I am going to fast forward to where I am giving him my cell phone number

and he was going to call me. We ended up having one nice date. He was

also a big caller that month. We never finalized a second date, but I have

to admit I found out through a long phone conversation, he was a seriously

religious man. He also was not in the same frame of mind about politics as

I am. Dan was a nice man, but I am going to have to say I ‘blew him off’ by

being busy. I won’t call him a ‘holy roller,” but he was definitely more than

I could handle in that area!

The second man, Danny, I met downtown in my small town at a local

watering hole. It is so small, it takes “cash only!” He was younger, wearing

a black leather jacket and had a quiet nature. I did enjoy some casual dates

and our best but craziest date was going on his motorcycle all the way to

Old Man’s Cave in Logan, Ohio. I will tell you that is about a 3 hour drive

one way! One funny (now) thing that happened that killed my interest in

EVER going on a motorcycle again was while we were driving through

Nelsonville. I saw a swarm of insects, I thought, coming our way, but

guess what? They were bees!! And 3 bees were inside my helmet and while

I was tapping and tugging on Danny’s jacket trying to get him to stop

the motorcycle. He waited until he saw a little park, driving straight to

a rest room area. I could understand he thought that is why I was so

strenuously trying to get him to stop! But I was stung by those darn 3 bees!

He saw the red marks on my face and my tears as I took my helmet off. He

felt so bad and we did have some fun finding an ice cream place to cool my

face off. We also walked a bunch of times after that but I found out he was

into smoking pot and I realized I was a little too old for that again!

The last Dan, the one who is hard to label but I called him “Daniel” because

of his serious nature and so I could differentiate my strange month of dating

the 3 Dan’s. I am not making this up and if you ever were to come to Ohio,

to my town, I would have one of my three kids tell you, “Mom is not making

this stuff up!”

Daniel was out on a path in a woods that is by Blue Limestone Park in Delaware,

Ohio when I met him. He was hiking with a backpack, had a water bottle in his

hand and was holding a weird tool in his hand. I saw him from a distance and

believe it or not, I turned around and decided to retrace my steps on the path.

I did not know what or why he was looking downward nor why the tool, he

was a little off the path, and I guess I could have passed him, but my better

instincts were carried out. As I started to increase my pace going back to

where there were fishermen and the playground where plenty of parents

were supervising children, I heard him call my name! I slowly turned and

saw still an unrecognizable man. But I did stop to listen to how he knew me.

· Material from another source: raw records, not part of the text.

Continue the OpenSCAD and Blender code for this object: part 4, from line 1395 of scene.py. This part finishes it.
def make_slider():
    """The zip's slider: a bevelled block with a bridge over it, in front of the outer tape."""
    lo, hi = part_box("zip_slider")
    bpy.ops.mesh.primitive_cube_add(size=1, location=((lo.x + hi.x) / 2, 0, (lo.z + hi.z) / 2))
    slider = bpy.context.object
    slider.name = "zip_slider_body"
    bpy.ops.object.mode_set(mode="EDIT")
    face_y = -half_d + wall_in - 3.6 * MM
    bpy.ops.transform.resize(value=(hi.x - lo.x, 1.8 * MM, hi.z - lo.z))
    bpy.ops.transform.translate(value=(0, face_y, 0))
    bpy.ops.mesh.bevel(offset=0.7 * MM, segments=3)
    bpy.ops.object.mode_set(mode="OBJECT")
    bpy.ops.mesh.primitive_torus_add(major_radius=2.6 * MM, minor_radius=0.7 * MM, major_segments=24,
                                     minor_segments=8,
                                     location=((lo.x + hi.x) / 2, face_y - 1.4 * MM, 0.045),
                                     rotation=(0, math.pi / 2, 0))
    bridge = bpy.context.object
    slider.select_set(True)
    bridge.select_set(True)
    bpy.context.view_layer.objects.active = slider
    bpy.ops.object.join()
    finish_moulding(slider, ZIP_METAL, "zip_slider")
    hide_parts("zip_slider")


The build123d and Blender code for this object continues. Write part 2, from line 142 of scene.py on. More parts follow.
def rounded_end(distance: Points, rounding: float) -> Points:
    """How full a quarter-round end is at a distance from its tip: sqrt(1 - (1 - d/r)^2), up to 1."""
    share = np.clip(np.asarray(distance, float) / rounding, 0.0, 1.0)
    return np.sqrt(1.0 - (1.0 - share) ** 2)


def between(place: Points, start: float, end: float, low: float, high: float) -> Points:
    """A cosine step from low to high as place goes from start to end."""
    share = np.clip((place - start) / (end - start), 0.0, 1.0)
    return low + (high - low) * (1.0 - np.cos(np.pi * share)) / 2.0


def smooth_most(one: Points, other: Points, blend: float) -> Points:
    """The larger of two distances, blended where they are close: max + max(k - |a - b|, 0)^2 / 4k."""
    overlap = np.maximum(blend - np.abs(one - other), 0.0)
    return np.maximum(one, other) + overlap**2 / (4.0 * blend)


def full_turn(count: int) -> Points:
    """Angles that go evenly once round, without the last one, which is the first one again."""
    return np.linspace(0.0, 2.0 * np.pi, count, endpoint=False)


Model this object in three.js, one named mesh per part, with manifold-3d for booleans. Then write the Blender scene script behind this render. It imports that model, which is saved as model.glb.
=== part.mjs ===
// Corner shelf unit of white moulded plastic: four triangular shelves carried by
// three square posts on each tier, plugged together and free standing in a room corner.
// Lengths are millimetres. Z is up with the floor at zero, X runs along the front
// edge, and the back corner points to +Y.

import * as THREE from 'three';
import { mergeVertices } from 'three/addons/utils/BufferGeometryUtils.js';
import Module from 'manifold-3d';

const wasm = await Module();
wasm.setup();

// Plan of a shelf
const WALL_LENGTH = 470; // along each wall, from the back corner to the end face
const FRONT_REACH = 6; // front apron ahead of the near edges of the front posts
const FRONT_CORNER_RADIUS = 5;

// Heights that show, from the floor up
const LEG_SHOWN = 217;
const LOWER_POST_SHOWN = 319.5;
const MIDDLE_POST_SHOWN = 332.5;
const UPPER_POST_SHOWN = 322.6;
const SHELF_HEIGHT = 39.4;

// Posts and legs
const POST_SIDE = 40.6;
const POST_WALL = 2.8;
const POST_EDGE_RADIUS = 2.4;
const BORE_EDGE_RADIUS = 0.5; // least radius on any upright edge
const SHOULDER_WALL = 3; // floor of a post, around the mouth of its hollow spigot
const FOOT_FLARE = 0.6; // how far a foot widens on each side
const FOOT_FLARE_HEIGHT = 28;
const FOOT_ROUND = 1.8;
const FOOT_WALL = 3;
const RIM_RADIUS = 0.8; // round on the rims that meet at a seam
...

Daniel’s father had been in the nursing home I worked at for 4 years, one of

my many odd jobs in my pursuit of my final teaching job. He said I had been

a “lifesaver” for his Dad, a volunteer we called “Sarge.” And, I responded by

saying, “How do you know me and I don’t recognize you? I do remember your

father and mother, Alice, too.” He said he had stopped by one time at his Dad’s

house after Alice, his mother died and seen me getting into his Dad’s car. He

said he also had seen a picture I had painted in his Dad’s den, entitled “Alice’s

Garden.” Sarge would never take hand outs for our activity trips, if there was

a charge like for going to the Clippers baseball game, he paid it. So, after talking

to him a lot after Alice died at the nursing home, I had suggested he come volunteer

and also, that I would like to do a painting as a gift. He said, “make a beautiful

garden please where my wife in Heaven is taking care of it. You know she was

my angel.” Daniel was a coffee shop worker, a spelunker, and an Indian relic

seeker. He showed me one time cases of Indian arrowheads. He was and is a

very good friend. He has moved into my apartment building and we talk about

once a week. Although we decided to not date, we have an affinity for the memory

of his parents. He has listened to my stories of dating, my father’s death, and

my children’s lives. Strange but we just feel like “brother and sister.” Good friends

are always needed! Never can have too many.

That is the end of the month of Dan’s where only one remains in my life.